Los Estados modernos y democráticos cuentan hoy en día con numerosos recursos para hacer frente a las acciones delictivas que cometen algunos individuos que forman parte de la sociedad y que afectan al funcionamiento normal de ésta. Pero es que, además, existen numerosos tratados y acuerdos a nivel nacional e internacional que deslegitiman el uso de la pena de muerte como parte de un sistema justo. Desde la Declaración Universal de Derechos humanos, adoptada por la Asamblea General de las Naciones Unidas en 1948, hasta los más recientes acuerdos de la ONU en materia de suspensión mundial de las ejecuciones, adoptada en 2007 y ratificada en 2008, entre otros.

Ya en el siglo XVIII explica Cesare Beccaria que la finalidad de una pena no es deshacer un delito, puesto que eso sería imposible. Sobre la pena de muerte apuntaba además que era un castigo inaceptable pues violaba el principio de indisponibilidad, ése que reza que la vida de las personas no puede estar en manos de otras y, por extensión, tampoco el Estado puede decidir sobre ella. El derecho a la vida es inalienable, pertenece a todos los individuos, y nadie, bajo ningún concepto, se lo puede arrebatar premeditadamente. El mensaje pedagógico que lanza un Estado que practica la pena de muerte como herramienta propia del sistema judicial es pésimo, contradictorio con sus propias leyes y totalmente refutable. ¿Con qué autoridad el Estado deslegitima un acto que él mismo comete?

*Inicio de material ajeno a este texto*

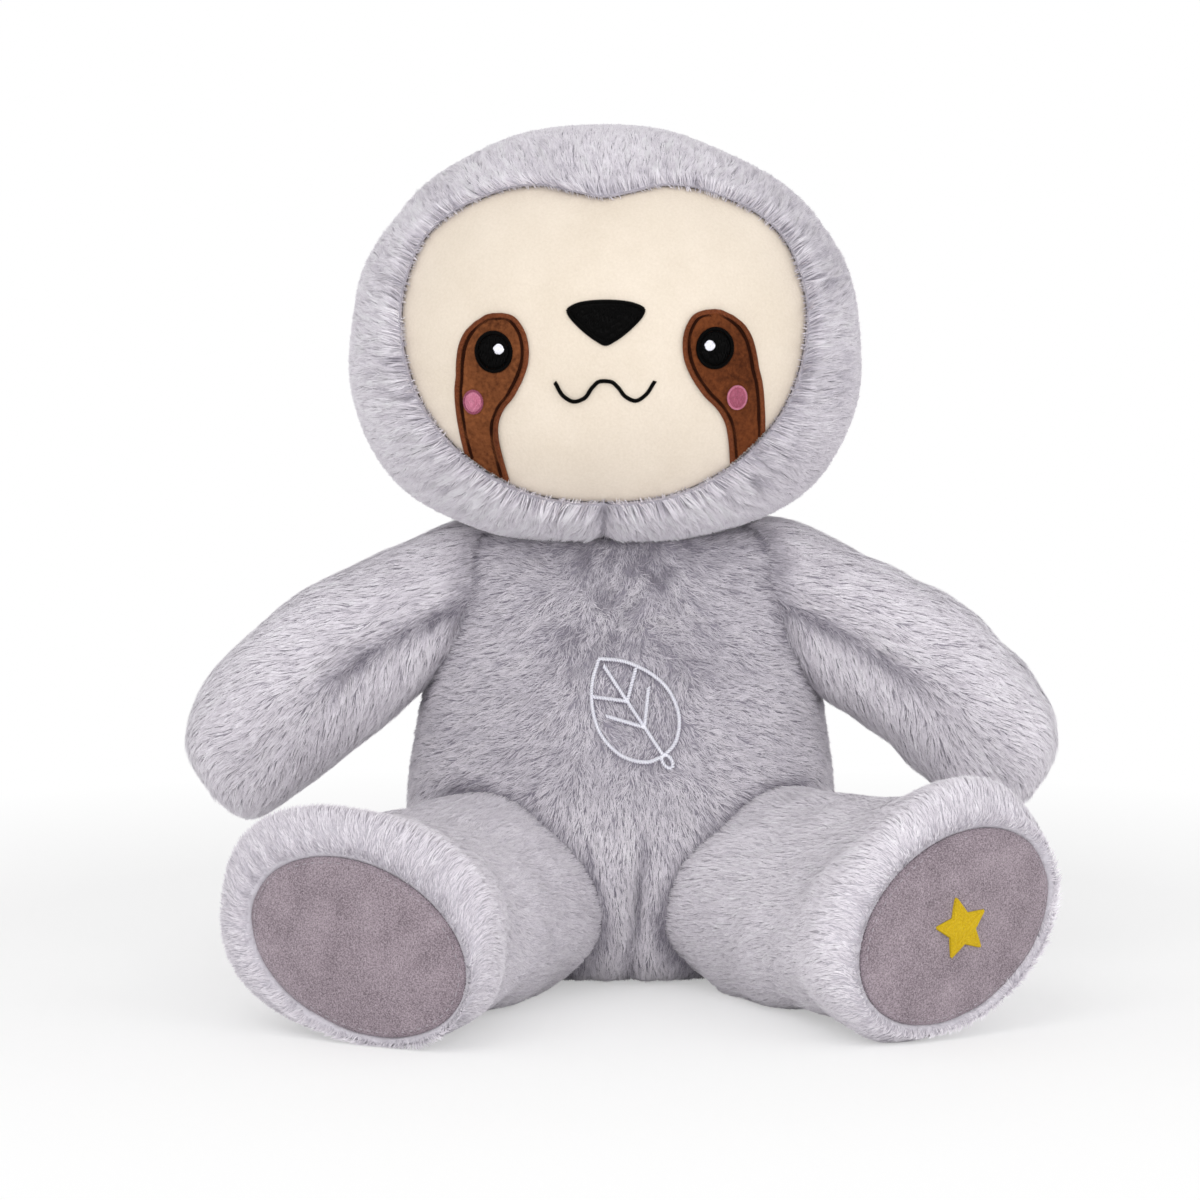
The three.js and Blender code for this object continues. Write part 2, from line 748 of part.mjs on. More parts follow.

Existen hoy en día numerosos grupos, sobre todo en EEUU, que defienden la pena de muerte como un mecanismo de defensa de la sociedad contra los malhechores. Sus posturas se sostienen en distintas ideas, tales como la arcaica Ley del Talión (ojo por ojo y diente por diente). Otro de los argumentos a los que se aferran es a la idea de utilidad social de la pena como castigo ejemplarizante y disuasorio para otros criminales potenciales. Las cifras en realidad no avalan esta teoría, ya que según un estudio publicado por The New York Times a finales del año 2000, en los Estados americanos en los que se lleva a cabo la pena de muerte la tasa de homicidios ha aumentado entre un 48% y un 101% en los últimos veinte años. Por otro lado, esgrimen la teoría de la legítima defensa, arguyendo que ya que la víctima no pudo hacer uso de esa premisa, es el Estado el que debe ejercerla. Por último están las razones del miedo a la fuga, la supuesta imposibilidad de sentenciar a un inocente o los diferentes costes que conlleva ejecutar a un preso o mantenerlo de por vida en prisión. Ninguna de estas razones responde al principio jurídico que abandera la justicia moderna, en la que se sostiene como finalidad de un proceso la recuperación y reinserción de la persona o individuo que comete un delito.